start
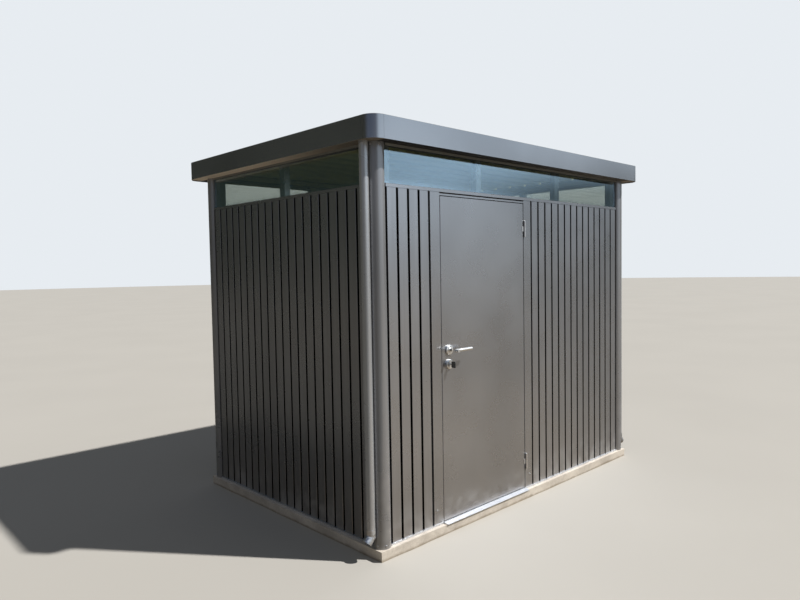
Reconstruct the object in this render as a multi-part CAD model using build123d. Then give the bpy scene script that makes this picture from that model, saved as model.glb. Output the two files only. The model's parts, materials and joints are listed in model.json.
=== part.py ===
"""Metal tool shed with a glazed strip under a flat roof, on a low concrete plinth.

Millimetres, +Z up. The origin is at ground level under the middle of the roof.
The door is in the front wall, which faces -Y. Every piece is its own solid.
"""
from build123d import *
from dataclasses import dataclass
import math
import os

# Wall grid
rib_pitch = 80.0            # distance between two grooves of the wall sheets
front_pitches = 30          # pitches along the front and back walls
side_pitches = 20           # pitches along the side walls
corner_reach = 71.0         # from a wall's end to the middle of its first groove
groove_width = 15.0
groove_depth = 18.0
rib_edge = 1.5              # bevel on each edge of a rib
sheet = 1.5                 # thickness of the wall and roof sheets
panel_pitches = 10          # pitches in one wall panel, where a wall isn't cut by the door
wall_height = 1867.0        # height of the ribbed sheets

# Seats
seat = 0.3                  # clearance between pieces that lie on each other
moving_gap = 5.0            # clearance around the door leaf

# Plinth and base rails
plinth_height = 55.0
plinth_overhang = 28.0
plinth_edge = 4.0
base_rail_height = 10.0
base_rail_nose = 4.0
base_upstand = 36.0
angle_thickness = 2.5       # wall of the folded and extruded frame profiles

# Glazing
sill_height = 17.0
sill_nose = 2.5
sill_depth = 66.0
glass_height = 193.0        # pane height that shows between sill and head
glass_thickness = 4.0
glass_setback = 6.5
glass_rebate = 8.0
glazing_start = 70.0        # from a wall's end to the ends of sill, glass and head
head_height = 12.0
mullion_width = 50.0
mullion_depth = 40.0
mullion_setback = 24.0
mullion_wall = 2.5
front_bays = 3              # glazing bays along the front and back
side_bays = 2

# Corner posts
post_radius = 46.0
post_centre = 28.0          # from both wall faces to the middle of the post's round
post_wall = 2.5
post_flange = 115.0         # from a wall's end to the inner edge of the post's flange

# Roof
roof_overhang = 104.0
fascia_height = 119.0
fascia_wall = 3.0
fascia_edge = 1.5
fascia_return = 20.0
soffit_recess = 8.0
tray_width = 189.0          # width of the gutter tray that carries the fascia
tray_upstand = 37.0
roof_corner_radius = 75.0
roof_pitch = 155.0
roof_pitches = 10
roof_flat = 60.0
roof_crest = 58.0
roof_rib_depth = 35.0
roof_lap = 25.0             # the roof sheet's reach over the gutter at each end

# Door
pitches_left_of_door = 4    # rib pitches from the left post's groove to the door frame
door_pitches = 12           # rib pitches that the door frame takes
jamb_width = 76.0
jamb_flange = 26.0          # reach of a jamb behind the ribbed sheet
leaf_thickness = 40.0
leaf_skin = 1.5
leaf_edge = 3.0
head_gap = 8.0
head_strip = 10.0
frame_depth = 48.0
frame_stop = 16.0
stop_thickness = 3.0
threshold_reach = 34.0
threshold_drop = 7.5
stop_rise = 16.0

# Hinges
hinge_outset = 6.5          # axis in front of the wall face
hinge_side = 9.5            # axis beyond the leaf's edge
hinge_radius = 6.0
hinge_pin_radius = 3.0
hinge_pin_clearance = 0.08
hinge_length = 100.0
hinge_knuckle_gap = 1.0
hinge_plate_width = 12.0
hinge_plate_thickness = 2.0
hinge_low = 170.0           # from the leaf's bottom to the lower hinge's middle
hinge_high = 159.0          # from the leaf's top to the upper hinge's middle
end
start
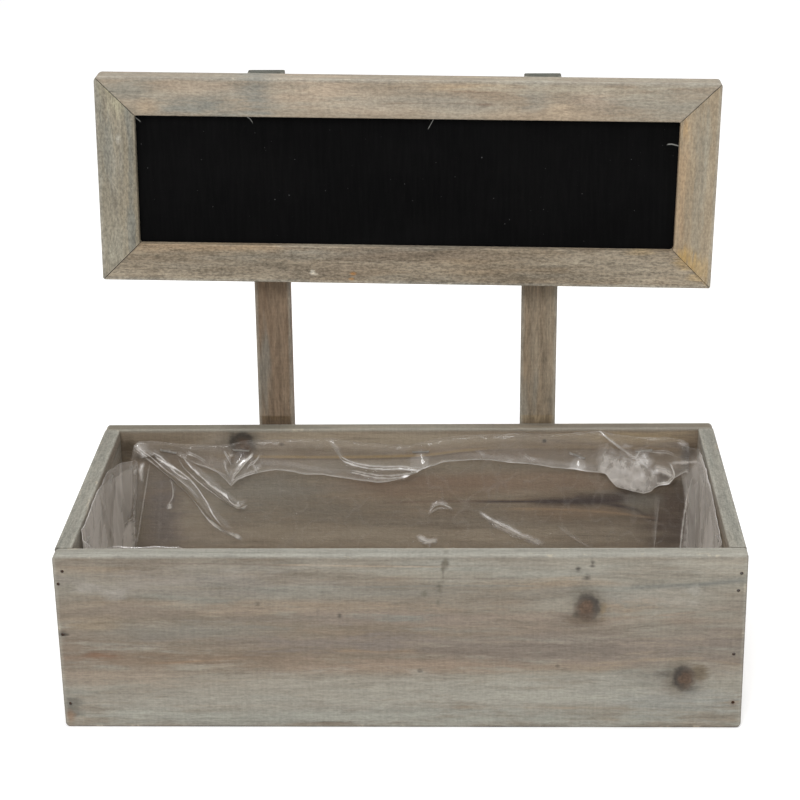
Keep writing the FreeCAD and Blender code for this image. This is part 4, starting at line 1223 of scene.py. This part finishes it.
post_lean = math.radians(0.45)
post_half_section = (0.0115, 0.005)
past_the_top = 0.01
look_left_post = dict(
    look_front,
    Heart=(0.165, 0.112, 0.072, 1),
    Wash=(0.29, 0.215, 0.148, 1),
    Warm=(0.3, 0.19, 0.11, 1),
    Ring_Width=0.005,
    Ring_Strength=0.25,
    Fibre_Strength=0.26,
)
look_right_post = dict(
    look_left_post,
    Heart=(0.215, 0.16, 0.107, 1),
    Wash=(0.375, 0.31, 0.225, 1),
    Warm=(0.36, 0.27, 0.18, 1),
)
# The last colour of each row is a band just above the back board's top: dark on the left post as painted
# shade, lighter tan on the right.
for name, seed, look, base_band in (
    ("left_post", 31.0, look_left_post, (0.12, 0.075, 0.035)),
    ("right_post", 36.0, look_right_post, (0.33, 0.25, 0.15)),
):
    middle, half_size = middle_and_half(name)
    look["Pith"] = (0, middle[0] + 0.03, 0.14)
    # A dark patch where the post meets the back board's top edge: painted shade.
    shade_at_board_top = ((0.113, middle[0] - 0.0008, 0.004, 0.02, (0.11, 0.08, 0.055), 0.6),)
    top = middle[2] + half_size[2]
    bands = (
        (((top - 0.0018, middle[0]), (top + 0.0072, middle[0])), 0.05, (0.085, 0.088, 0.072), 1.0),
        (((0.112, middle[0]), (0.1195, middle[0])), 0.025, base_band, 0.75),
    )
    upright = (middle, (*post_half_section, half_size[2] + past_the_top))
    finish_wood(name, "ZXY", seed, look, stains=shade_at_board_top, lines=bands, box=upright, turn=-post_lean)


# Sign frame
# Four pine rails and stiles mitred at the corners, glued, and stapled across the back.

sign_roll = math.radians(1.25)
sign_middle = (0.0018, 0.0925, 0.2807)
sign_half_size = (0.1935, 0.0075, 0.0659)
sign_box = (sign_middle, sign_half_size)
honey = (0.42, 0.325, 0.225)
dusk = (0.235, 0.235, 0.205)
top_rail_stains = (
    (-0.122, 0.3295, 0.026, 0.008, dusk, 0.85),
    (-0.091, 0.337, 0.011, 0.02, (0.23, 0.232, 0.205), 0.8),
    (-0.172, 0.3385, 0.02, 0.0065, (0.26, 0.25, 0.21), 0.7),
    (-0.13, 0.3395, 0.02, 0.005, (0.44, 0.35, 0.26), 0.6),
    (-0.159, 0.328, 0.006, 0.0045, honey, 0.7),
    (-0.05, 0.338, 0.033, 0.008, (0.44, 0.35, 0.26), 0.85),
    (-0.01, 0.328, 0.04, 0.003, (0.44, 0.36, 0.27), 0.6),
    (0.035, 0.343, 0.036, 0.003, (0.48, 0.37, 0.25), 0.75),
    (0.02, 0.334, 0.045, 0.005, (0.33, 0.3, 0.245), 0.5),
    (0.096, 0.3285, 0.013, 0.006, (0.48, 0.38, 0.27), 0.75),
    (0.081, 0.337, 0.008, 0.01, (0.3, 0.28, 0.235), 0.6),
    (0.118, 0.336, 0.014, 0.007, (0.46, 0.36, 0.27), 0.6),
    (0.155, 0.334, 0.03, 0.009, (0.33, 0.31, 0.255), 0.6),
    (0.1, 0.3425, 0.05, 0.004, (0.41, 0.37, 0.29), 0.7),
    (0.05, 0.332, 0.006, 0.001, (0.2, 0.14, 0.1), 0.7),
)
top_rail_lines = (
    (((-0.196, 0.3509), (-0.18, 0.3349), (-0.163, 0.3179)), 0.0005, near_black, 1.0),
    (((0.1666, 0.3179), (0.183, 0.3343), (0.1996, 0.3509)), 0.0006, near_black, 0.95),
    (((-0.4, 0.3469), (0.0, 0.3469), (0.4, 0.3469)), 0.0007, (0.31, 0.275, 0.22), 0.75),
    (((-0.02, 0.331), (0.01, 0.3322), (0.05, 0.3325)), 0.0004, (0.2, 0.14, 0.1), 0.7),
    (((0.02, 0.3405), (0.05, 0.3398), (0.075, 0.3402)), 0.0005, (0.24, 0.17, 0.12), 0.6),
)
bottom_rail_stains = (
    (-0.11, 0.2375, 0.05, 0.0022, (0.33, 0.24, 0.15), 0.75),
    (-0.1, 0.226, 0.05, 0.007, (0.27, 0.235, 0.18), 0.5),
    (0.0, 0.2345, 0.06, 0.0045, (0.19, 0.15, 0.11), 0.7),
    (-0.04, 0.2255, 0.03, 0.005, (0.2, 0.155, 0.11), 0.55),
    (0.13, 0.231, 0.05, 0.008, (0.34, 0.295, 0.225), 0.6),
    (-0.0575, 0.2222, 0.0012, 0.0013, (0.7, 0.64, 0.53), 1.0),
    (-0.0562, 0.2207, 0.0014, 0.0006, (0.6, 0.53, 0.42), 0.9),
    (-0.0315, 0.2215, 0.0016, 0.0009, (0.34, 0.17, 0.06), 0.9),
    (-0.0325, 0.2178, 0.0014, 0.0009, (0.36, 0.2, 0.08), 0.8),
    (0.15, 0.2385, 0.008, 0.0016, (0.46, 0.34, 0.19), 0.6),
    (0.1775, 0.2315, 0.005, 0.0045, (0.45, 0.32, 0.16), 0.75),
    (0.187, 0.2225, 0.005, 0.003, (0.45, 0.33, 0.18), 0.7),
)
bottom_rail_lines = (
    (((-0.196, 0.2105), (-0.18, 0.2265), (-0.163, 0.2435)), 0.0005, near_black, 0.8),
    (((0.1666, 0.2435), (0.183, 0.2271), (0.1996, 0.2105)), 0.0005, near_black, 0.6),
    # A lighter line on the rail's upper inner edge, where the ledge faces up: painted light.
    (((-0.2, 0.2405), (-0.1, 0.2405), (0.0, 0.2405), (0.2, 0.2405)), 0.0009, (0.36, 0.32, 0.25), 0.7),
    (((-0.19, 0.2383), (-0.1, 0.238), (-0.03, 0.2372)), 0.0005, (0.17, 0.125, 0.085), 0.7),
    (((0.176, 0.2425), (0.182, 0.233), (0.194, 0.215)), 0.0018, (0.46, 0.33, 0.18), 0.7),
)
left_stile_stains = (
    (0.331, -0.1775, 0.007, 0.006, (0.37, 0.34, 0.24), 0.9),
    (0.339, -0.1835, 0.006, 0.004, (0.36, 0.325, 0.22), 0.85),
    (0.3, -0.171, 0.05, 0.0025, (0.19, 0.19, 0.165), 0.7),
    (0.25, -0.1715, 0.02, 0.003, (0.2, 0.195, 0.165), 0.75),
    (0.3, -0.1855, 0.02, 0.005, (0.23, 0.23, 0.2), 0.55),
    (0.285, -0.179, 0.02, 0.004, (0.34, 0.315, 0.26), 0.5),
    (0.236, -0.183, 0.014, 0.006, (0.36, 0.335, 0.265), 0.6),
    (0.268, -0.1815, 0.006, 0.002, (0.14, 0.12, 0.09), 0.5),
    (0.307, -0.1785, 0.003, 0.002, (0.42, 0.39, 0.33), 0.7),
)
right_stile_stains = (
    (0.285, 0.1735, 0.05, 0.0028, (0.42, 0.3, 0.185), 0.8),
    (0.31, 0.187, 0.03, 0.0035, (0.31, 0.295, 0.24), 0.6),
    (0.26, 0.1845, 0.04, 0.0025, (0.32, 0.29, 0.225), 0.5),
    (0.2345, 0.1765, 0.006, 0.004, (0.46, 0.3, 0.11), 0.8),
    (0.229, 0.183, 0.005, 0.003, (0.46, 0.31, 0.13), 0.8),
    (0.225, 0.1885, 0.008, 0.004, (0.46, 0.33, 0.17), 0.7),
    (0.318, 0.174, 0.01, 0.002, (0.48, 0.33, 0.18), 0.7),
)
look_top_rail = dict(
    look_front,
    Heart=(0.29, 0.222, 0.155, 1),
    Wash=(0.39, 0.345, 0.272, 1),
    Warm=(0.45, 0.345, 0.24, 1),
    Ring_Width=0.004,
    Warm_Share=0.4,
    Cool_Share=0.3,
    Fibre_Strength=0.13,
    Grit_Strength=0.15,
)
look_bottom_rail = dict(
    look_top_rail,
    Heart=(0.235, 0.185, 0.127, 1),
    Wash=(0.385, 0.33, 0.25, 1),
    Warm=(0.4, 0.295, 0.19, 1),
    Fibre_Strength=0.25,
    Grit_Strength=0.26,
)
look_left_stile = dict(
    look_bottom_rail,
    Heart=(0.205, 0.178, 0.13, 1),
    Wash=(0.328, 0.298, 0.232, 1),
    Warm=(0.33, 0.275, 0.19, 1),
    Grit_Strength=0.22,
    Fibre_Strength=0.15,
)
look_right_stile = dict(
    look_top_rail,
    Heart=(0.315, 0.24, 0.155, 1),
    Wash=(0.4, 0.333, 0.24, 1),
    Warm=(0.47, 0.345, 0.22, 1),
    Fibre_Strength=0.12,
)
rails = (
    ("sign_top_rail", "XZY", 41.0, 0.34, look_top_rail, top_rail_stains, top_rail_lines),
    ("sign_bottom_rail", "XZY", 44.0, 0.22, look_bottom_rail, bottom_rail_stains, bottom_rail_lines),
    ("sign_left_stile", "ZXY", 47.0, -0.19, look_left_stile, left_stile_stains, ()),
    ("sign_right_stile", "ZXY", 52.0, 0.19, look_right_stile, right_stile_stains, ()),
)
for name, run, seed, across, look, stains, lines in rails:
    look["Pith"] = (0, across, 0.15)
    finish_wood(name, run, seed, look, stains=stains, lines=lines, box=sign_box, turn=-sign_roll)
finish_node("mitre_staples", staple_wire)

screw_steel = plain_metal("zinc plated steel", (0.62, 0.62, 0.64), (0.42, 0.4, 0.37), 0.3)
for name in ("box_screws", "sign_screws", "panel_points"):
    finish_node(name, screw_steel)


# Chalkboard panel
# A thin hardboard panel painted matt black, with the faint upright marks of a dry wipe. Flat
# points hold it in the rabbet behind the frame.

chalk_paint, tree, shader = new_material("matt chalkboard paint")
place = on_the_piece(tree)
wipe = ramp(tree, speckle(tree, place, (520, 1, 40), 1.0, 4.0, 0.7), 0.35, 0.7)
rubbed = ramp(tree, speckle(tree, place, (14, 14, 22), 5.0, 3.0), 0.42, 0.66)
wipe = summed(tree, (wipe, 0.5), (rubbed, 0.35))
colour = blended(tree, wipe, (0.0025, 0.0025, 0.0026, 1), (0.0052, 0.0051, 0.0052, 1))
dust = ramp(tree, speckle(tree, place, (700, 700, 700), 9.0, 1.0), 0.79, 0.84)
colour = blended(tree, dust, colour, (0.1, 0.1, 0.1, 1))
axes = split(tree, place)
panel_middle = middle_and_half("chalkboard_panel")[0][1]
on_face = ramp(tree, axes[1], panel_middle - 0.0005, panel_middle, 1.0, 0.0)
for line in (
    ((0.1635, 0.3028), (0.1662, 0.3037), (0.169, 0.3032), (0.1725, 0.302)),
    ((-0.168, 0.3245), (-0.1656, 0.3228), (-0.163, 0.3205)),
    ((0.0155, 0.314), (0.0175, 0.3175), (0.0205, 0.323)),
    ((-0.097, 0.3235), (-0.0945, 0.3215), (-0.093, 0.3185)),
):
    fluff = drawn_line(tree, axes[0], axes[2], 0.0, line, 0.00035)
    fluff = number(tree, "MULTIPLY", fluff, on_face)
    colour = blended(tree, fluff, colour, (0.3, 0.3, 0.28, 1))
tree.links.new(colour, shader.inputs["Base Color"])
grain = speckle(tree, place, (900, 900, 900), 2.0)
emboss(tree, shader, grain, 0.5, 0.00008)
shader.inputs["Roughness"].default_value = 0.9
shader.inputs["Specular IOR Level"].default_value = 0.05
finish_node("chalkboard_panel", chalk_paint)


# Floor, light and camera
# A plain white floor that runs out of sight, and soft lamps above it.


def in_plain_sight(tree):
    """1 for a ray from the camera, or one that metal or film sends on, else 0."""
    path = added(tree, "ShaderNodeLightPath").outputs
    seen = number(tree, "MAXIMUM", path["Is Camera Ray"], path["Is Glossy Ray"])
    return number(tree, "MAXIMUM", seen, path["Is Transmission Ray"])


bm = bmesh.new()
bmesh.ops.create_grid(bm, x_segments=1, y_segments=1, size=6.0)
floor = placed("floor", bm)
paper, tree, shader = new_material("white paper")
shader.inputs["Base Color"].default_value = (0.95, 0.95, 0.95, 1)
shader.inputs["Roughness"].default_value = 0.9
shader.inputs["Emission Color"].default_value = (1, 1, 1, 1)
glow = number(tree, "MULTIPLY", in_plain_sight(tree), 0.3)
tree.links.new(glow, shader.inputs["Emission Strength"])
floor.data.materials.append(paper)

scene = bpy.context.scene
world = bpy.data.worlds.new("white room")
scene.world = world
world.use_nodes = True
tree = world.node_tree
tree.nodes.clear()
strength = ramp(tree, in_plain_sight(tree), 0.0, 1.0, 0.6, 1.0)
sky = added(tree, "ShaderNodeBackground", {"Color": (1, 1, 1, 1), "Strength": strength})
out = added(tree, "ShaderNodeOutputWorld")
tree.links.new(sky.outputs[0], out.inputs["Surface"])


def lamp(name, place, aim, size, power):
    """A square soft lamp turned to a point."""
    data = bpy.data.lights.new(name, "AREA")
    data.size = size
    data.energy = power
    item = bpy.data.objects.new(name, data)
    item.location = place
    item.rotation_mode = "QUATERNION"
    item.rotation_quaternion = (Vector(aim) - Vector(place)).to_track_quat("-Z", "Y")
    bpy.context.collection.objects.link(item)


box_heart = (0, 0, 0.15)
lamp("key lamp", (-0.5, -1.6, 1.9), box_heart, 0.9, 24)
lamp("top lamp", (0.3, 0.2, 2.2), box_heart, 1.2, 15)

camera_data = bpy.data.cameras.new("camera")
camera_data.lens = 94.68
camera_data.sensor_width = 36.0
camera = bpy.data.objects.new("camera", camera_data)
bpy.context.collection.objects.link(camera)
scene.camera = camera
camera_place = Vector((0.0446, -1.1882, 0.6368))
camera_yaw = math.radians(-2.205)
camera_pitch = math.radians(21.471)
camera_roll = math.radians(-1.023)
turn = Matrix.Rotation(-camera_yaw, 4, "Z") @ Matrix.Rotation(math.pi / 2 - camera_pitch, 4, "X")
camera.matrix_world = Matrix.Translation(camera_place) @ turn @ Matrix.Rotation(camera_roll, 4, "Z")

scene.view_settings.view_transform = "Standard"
end
Begin with the line containing "Keep writing the", end with the line containing "# Four pine", and transcribe exactly every line in that span, with nothing added.

▶ Solution to the problem:
Keep writing the FreeCAD and Blender code for this image. This is part 4, starting at line 1223 of scene.py. This part finishes it.
post_lean = math.radians(0.45)
post_half_section = (0.0115, 0.005)
past_the_top = 0.01
look_left_post = dict(
    look_front,
    Heart=(0.165, 0.112, 0.072, 1),
    Wash=(0.29, 0.215, 0.148, 1),
    Warm=(0.3, 0.19, 0.11, 1),
    Ring_Width=0.005,
    Ring_Strength=0.25,
    Fibre_Strength=0.26,
)
look_right_post = dict(
    look_left_post,
    Heart=(0.215, 0.16, 0.107, 1),
    Wash=(0.375, 0.31, 0.225, 1),
    Warm=(0.36, 0.27, 0.18, 1),
)
# The last colour of each row is a band just above the back board's top: dark on the left post as painted
# shade, lighter tan on the right.
for name, seed, look, base_band in (
    ("left_post", 31.0, look_left_post, (0.12, 0.075, 0.035)),
    ("right_post", 36.0, look_right_post, (0.33, 0.25, 0.15)),
):
    middle, half_size = middle_and_half(name)
    look["Pith"] = (0, middle[0] + 0.03, 0.14)
    # A dark patch where the post meets the back board's top edge: painted shade.
    shade_at_board_top = ((0.113, middle[0] - 0.0008, 0.004, 0.02, (0.11, 0.08, 0.055), 0.6),)
    top = middle[2] + half_size[2]
    bands = (
        (((top - 0.0018, middle[0]), (top + 0.0072, middle[0])), 0.05, (0.085, 0.088, 0.072), 1.0),
        (((0.112, middle[0]), (0.1195, middle[0])), 0.025, base_band, 0.75),
    )
    upright = (middle, (*post_half_section, half_size[2] + past_the_top))
    finish_wood(name, "ZXY", seed, look, stains=shade_at_board_top, lines=bands, box=upright, turn=-post_lean)


# Sign frame
# Four pine rails and stiles mitred at the corners, glued, and stapled across the back.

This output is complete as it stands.